-- Required work --
Give back the full material, exactly as it reads.

-- Given material --

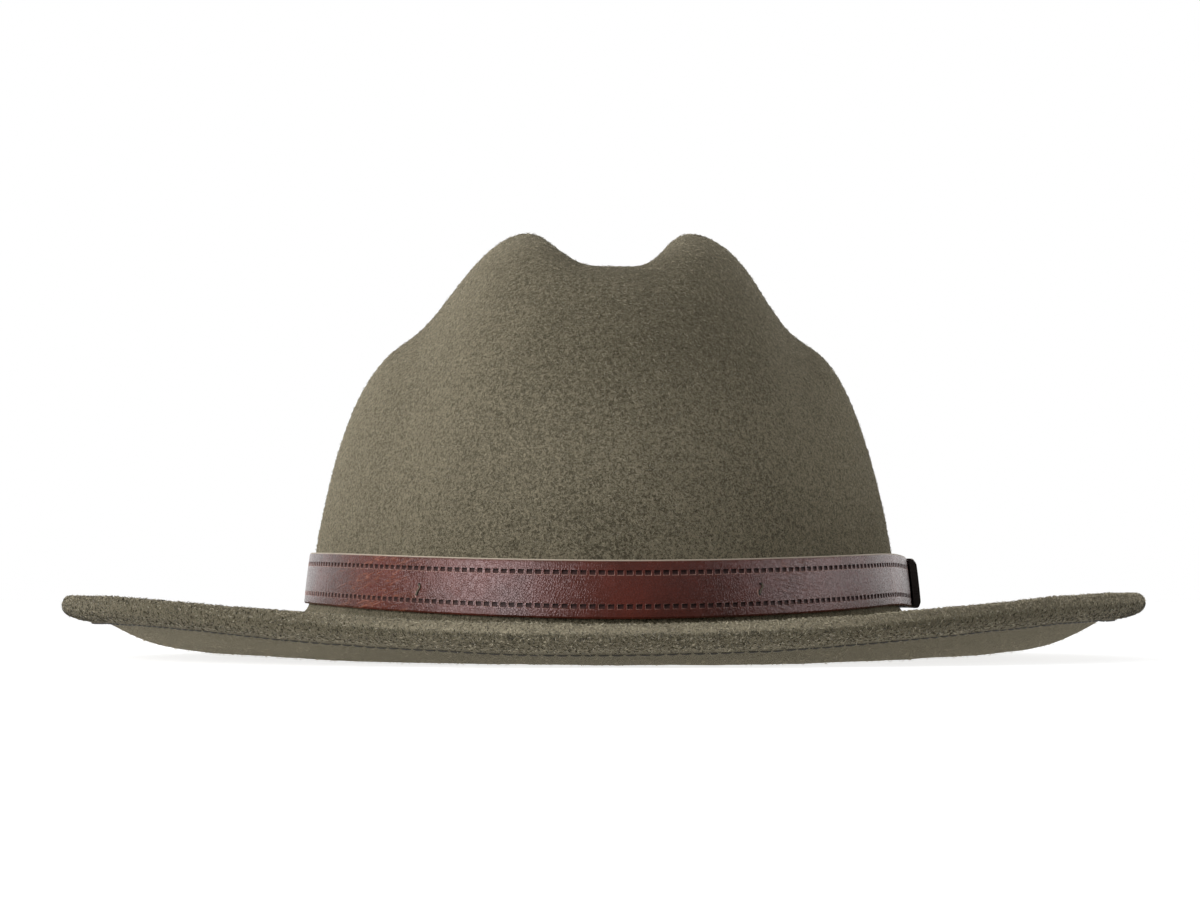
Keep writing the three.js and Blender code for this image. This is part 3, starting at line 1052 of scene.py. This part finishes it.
class FELTHAT_OT_tacks(bpy.types.Operator):
    """Tack the band to the felt: a short knotted thread at each side of the front"""

    bl_idname = "felthat.tacks"
    bl_label = "Thread tacks"

    def execute(self, context):
        settings = context.scene.band_settings
        # Columns: along the band and up it, in mm, from the tack's middle
        thread_line = ((0.05, 1.35), (0.55, 1.0), (0.6, 0.55), (0.1, 0.05), (-0.4, -0.6), (-0.6, -1.3))
        # The lip line is a pale strand laid where a highlight falls beside the lower hole: painted highlight
        lip_line = ((-1.15, -0.3), (-1.25, -1.1), (-1.1, -1.8), (-0.75, -2.1))
        # The holes are dark strands laid where only shade falls: painted shade
        upper_hole = ((-0.05, 1.6), (0.1, 1.1))
        lower_hole = ((-0.3, -0.5), (-0.65, -1.1), (-0.7, -1.6))
        # Columns: side, angle round the hat, height of the tack's middle
        tacks = (("right", -39.8, 0.0195), ("left", 27.1, 0.0197))
        dark = thread_finish("tack hole", settings.tack_hole_shade)
        olive = thread_finish("tack thread", settings.tack_thread)
        pale = thread_finish("tack lip", settings.lip)
        # Columns: part, lines, width in mm, stand-off from the felt in mm, finish
        parts = (
            ("thread", (thread_line,), 0.55, 1.62, olive),
            ("lip", (lip_line,), 0.34, 1.44, pale),
            ("hole", (upper_hole, lower_hole), 1.15, 1.27, dark),
        )
        for side, angle, height in tacks:
            for part, lines, width, stand_off, finish in parts:
                strands = [self.strand(line, width, stand_off, angle, height) for line in lines]
                pick(*strands)
                if len(strands) > 1:
                    bpy.ops.object.join()
                piece = named(f"tack_{part}_{side}")
                hand_over(piece, finish)
        return {"FINISHED"}

    def strand(self, line, width, stand_off, angle, height):
        """A short round thread lying on the strap."""
        bpy.ops.curve.primitive_nurbs_path_add()
        curve = named("strand")
        curve.data.splines.clear()
        route = curve.data.splines.new("NURBS")
        route.points.add(len(line) - 1)
        route.use_endpoint_u = True
        route.order_u = min(4, len(line))
        ahead = Vector(oval_point(angle + 1, 1, 0)) - Vector(oval_point(angle - 1, 1, 0))
        ahead.normalize()
        for point, (along, up) in zip(route.points, line, strict=True):
            x, y = oval_point(angle, dome_share(angle, height + up * MM), stand_off * MM)
            point.co = (x + ahead.x * along * MM, y + ahead.y * along * MM, height + up * MM, 1)
        curve.data.bevel_depth = width * MM / 2
        curve.data.bevel_resolution = 2
        curve.data.use_fill_caps = True
        bpy.ops.object.convert(target="MESH")
        bpy.ops.object.shade_smooth()
        return bpy.context.active_object


class FELTHAT_OT_stage(bpy.types.Operator):
    """Set the pale floor, the soft lights and the camera"""

    bl_idname = "felthat.stage"
    bl_label = "Stage"

    def execute(self, context):
        settings = context.scene.stage_settings
        self.floor(settings)
        self.room_light(context, settings)
        # Columns: name, power, place
        lamps = (
            ("key light", settings.key_power, (-1.08, -0.62, 0.28)),
            ("fill light", settings.fill_power, (1.38, -0.05, 0.26)),
        )
        for name, power, place in lamps:
            self.soft_light(name, power, settings.lamp_width, Vector(place))
        bpy.ops.object.light_add(type="SUN", location=(0, 0, 3))
        top = bpy.context.active_object
        top.name = "top light"
        top.data.energy = settings.top_strength
        top.data.angle = settings.top_spread
        self.camera(context, settings)
        context.scene.view_settings.view_transform = "Standard"
        return {"FINISHED"}

    def floor(self, settings):
        bpy.ops.mesh.primitive_plane_add(size=60)
        floor = named("floor")
        material, recipe = new_finish("pale floor")
        recipe.surface({
            "Base Color": (*settings.floor, 1),
            "Roughness": 0.9,
            "Specular IOR Level": 0.1,
            "Emission Color": (1, 1, 1, 1),
            "Emission Strength": settings.floor_glow,
        })
        floor.data.materials.append(material)

    def room_light(self, context, settings):
        """A white room, brighter behind the hat than in front of it."""
        world = bpy.data.worlds.new("white room")
        world.use_nodes = True
        context.scene.world = world
        recipe = Recipe(world.node_tree)
        direction = recipe.node("ShaderNodeTexCoord", output="Generated")
        towards = {0: direction, 1: (0, 1, -0.5)}
        back = recipe.node("ShaderNodeVectorMath", towards, "Value", operation="DOT_PRODUCT")
        rise = settings.sky_back - settings.sky_front
        strength = back.over(0.2, 0.8) * rise + settings.sky_front
        seen = recipe.node("ShaderNodeLightPath", output="Is Camera Ray")
        strength = strength + (1 - strength) * seen
        white = (1, 1, 1, 1)
        light = recipe.node("ShaderNodeBackground", {"Color": white, "Strength": strength})
        recipe.node("ShaderNodeOutputWorld", {"Surface": light})

    def soft_light(self, name, power, width, place):
        """A square lamp that points at the middle of the hat."""
        bpy.ops.object.light_add(type="AREA", location=place)
        lamp = bpy.context.active_object
        lamp.name = name
        lamp.data.energy = power
        lamp.data.size = width
        lamp.rotation_euler = (HAT_MIDDLE - place).to_track_quat("-Z", "Y").to_euler()

    def camera(self, context, settings):
        turn = settings.camera_turn
        place = Vector((
            -settings.camera_distance * math.sin(turn),
            -settings.camera_distance * math.cos(turn),
            settings.camera_height,
        ))
        heading = -turn + settings.camera_swing
        bpy.ops.object.camera_add(
            location=place, rotation=(math.pi / 2 + settings.camera_tilt, 0, heading)
        )
        camera = bpy.context.active_object
        camera.data.lens = settings.camera_lens
        camera.data.sensor_width = 36
        camera.data.clip_start = 0.05
        context.scene.camera = camera


class FELTHAT_PT_panel(bpy.types.Panel):
    """Buttons for each part of the hat"""

    bl_idname = "FELTHAT_PT_panel"
    bl_label = "Felt Hat"
    bl_space_type = "VIEW_3D"
    bl_region_type = "UI"
    bl_category = "Felt Hat"

    def draw(self, context):
        for operator in OPERATORS:
            self.layout.operator(operator.bl_idname)


OPERATORS = (
    FELTHAT_OT_felt,
    FELTHAT_OT_nap,
    FELTHAT_OT_edge_stitches,
    FELTHAT_OT_band,
    FELTHAT_OT_tacks,
    FELTHAT_OT_stage,
)
SETTINGS = {
    "felt_settings": FeltSettings,
    "seam_settings": SeamSettings,
    "band_settings": BandSettings,
    "stage_settings": StageSettings,
}


def register():
    for kind in (*SETTINGS.values(), *OPERATORS, FELTHAT_PT_panel):
        bpy.utils.register_class(kind)
    for name, kind in SETTINGS.items():
        setattr(bpy.types.Scene, name, bpy.props.PointerProperty(type=kind))


def unregister():
    for name in SETTINGS:
        delattr(bpy.types.Scene, name)
    for kind in (FELTHAT_PT_panel, *reversed(OPERATORS), *reversed(SETTINGS.values())):
        bpy.utils.unregister_class(kind)


def main():
    register()
    bpy.ops.felthat.felt()
    bpy.ops.felthat.nap()
    bpy.ops.felthat.edge_stitches()
    bpy.ops.felthat.band()
    bpy.ops.felthat.tacks()
    bpy.ops.felthat.stage()


if __name__ == "__main__":
    main()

-- Solution to this problem --
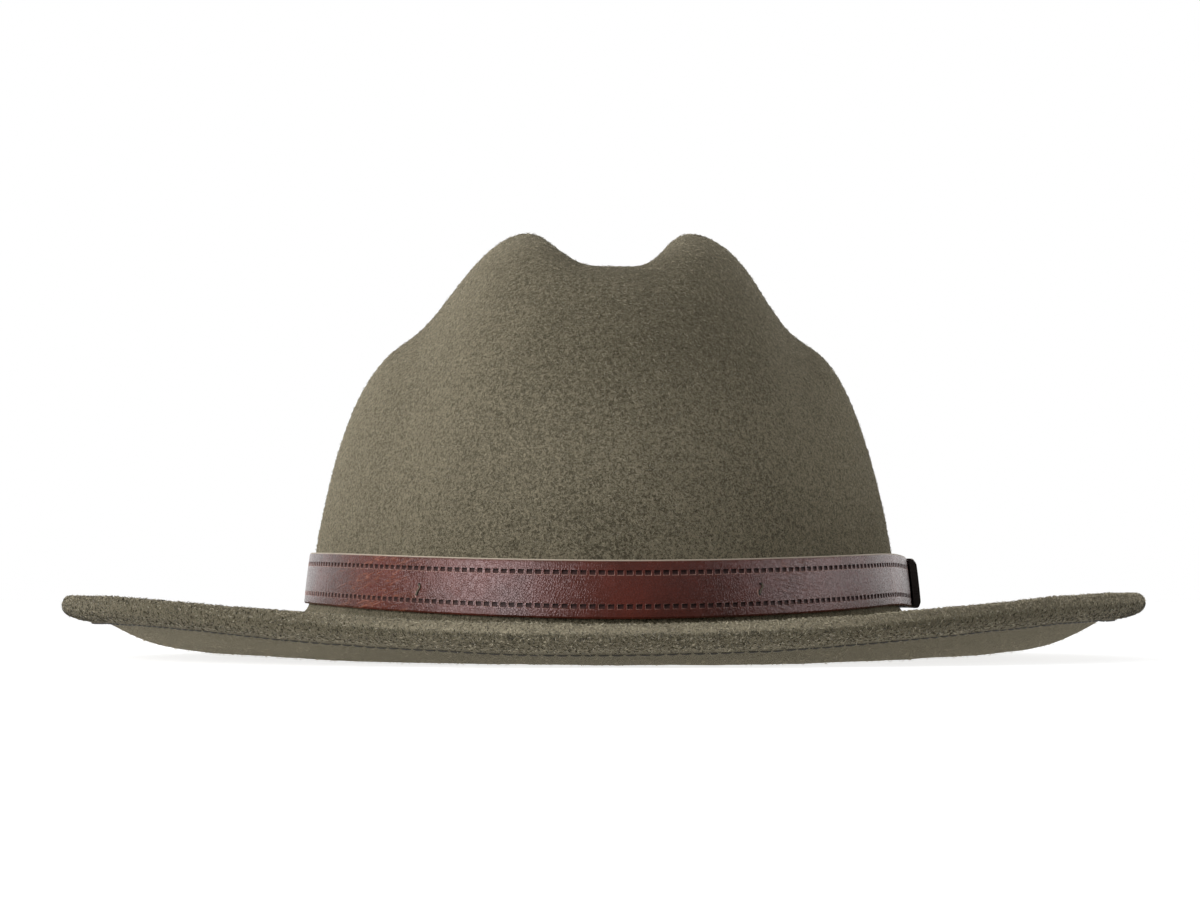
Keep writing the three.js and Blender code for this image. This is part 3, starting at line 1052 of scene.py. This part finishes it.
class FELTHAT_OT_tacks(bpy.types.Operator):
    """Tack the band to the felt: a short knotted thread at each side of the front"""

    bl_idname = "felthat.tacks"
    bl_label = "Thread tacks"

    def execute(self, context):
        settings = context.scene.band_settings
        # Columns: along the band and up it, in mm, from the tack's middle
        thread_line = ((0.05, 1.35), (0.55, 1.0), (0.6, 0.55), (0.1, 0.05), (-0.4, -0.6), (-0.6, -1.3))
        # The lip line is a pale strand laid where a highlight falls beside the lower hole: painted highlight
        lip_line = ((-1.15, -0.3), (-1.25, -1.1), (-1.1, -1.8), (-0.75, -2.1))
        # The holes are dark strands laid where only shade falls: painted shade
        upper_hole = ((-0.05, 1.6), (0.1, 1.1))
        lower_hole = ((-0.3, -0.5), (-0.65, -1.1), (-0.7, -1.6))
        # Columns: side, angle round the hat, height of the tack's middle
        tacks = (("right", -39.8, 0.0195), ("left", 27.1, 0.0197))
        dark = thread_finish("tack hole", settings.tack_hole_shade)
        olive = thread_finish("tack thread", settings.tack_thread)
        pale = thread_finish("tack lip", settings.lip)
        # Columns: part, lines, width in mm, stand-off from the felt in mm, finish
        parts = (
            ("thread", (thread_line,), 0.55, 1.62, olive),
            ("lip", (lip_line,), 0.34, 1.44, pale),
            ("hole", (upper_hole, lower_hole), 1.15, 1.27, dark),
        )
        for side, angle, height in tacks:
            for part, lines, width, stand_off, finish in parts:
                strands = [self.strand(line, width, stand_off, angle, height) for line in lines]
                pick(*strands)
                if len(strands) > 1:
                    bpy.ops.object.join()
                piece = named(f"tack_{part}_{side}")
                hand_over(piece, finish)
        return {"FINISHED"}

    def strand(self, line, width, stand_off, angle, height):
        """A short round thread lying on the strap."""
        bpy.ops.curve.primitive_nurbs_path_add()
        curve = named("strand")
        curve.data.splines.clear()
        route = curve.data.splines.new("NURBS")
        route.points.add(len(line) - 1)
        route.use_endpoint_u = True
        route.order_u = min(4, len(line))
        ahead = Vector(oval_point(angle + 1, 1, 0)) - Vector(oval_point(angle - 1, 1, 0))
        ahead.normalize()
        for point, (along, up) in zip(route.points, line, strict=True):
            x, y = oval_point(angle, dome_share(angle, height + up * MM), stand_off * MM)
            point.co = (x + ahead.x * along * MM, y + ahead.y * along * MM, height + up * MM, 1)
        curve.data.bevel_depth = width * MM / 2
        curve.data.bevel_resolution = 2
        curve.data.use_fill_caps = True
        bpy.ops.object.convert(target="MESH")
        bpy.ops.object.shade_smooth()
        return bpy.context.active_object


class FELTHAT_OT_stage(bpy.types.Operator):
    """Set the pale floor, the soft lights and the camera"""

    bl_idname = "felthat.stage"
    bl_label = "Stage"

    def execute(self, context):
        settings = context.scene.stage_settings
        self.floor(settings)
        self.room_light(context, settings)
        # Columns: name, power, place
        lamps = (
            ("key light", settings.key_power, (-1.08, -0.62, 0.28)),
            ("fill light", settings.fill_power, (1.38, -0.05, 0.26)),
        )
        for name, power, place in lamps:
            self.soft_light(name, power, settings.lamp_width, Vector(place))
        bpy.ops.object.light_add(type="SUN", location=(0, 0, 3))
        top = bpy.context.active_object
        top.name = "top light"
        top.data.energy = settings.top_strength
        top.data.angle = settings.top_spread
        self.camera(context, settings)
        context.scene.view_settings.view_transform = "Standard"
        return {"FINISHED"}

    def floor(self, settings):
        bpy.ops.mesh.primitive_plane_add(size=60)
        floor = named("floor")
        material, recipe = new_finish("pale floor")
        recipe.surface({
            "Base Color": (*settings.floor, 1),
            "Roughness": 0.9,
            "Specular IOR Level": 0.1,
            "Emission Color": (1, 1, 1, 1),
            "Emission Strength": settings.floor_glow,
        })
        floor.data.materials.append(material)

    def room_light(self, context, settings):
        """A white room, brighter behind the hat than in front of it."""
        world = bpy.data.worlds.new("white room")
        world.use_nodes = True
        context.scene.world = world
        recipe = Recipe(world.node_tree)
        direction = recipe.node("ShaderNodeTexCoord", output="Generated")
        towards = {0: direction, 1: (0, 1, -0.5)}
        back = recipe.node("ShaderNodeVectorMath", towards, "Value", operation="DOT_PRODUCT")
        rise = settings.sky_back - settings.sky_front
        strength = back.over(0.2, 0.8) * rise + settings.sky_front
        seen = recipe.node("ShaderNodeLightPath", output="Is Camera Ray")
        strength = strength + (1 - strength) * seen
        white = (1, 1, 1, 1)
        light = recipe.node("ShaderNodeBackground", {"Color": white, "Strength": strength})
        recipe.node("ShaderNodeOutputWorld", {"Surface": light})

    def soft_light(self, name, power, width, place):
        """A square lamp that points at the middle of the hat."""
        bpy.ops.object.light_add(type="AREA", location=place)
        lamp = bpy.context.active_object
        lamp.name = name
        lamp.data.energy = power
        lamp.data.size = width
        lamp.rotation_euler = (HAT_MIDDLE - place).to_track_quat("-Z", "Y").to_euler()

    def camera(self, context, settings):
        turn = settings.camera_turn
        place = Vector((
            -settings.camera_distance * math.sin(turn),
            -settings.camera_distance * math.cos(turn),
            settings.camera_height,
        ))
        heading = -turn + settings.camera_swing
        bpy.ops.object.camera_add(
            location=place, rotation=(math.pi / 2 + settings.camera_tilt, 0, heading)
        )
        camera = bpy.context.active_object
        camera.data.lens = settings.camera_lens
        camera.data.sensor_width = 36
        camera.data.clip_start = 0.05
        context.scene.camera = camera


class FELTHAT_PT_panel(bpy.types.Panel):
    """Buttons for each part of the hat"""

    bl_idname = "FELTHAT_PT_panel"
    bl_label = "Felt Hat"
    bl_space_type = "VIEW_3D"
    bl_region_type = "UI"
    bl_category = "Felt Hat"

    def draw(self, context):
        for operator in OPERATORS:
            self.layout.operator(operator.bl_idname)


OPERATORS = (
    FELTHAT_OT_felt,
    FELTHAT_OT_nap,
    FELTHAT_OT_edge_stitches,
    FELTHAT_OT_band,
    FELTHAT_OT_tacks,
    FELTHAT_OT_stage,
)
SETTINGS = {
    "felt_settings": FeltSettings,
    "seam_settings": SeamSettings,
    "band_settings": BandSettings,
    "stage_settings": StageSettings,
}


def register():
    for kind in (*SETTINGS.values(), *OPERATORS, FELTHAT_PT_panel):
        bpy.utils.register_class(kind)
    for name, kind in SETTINGS.items():
        setattr(bpy.types.Scene, name, bpy.props.PointerProperty(type=kind))


def unregister():
    for name in SETTINGS:
        delattr(bpy.types.Scene, name)
    for kind in (FELTHAT_PT_panel, *reversed(OPERATORS), *reversed(SETTINGS.values())):
        bpy.utils.unregister_class(kind)


def main():
    register()
    bpy.ops.felthat.felt()
    bpy.ops.felthat.nap()
    bpy.ops.felthat.edge_stitches()
    bpy.ops.felthat.band()
    bpy.ops.felthat.tacks()
    bpy.ops.felthat.stage()


if __name__ == "__main__":
    main()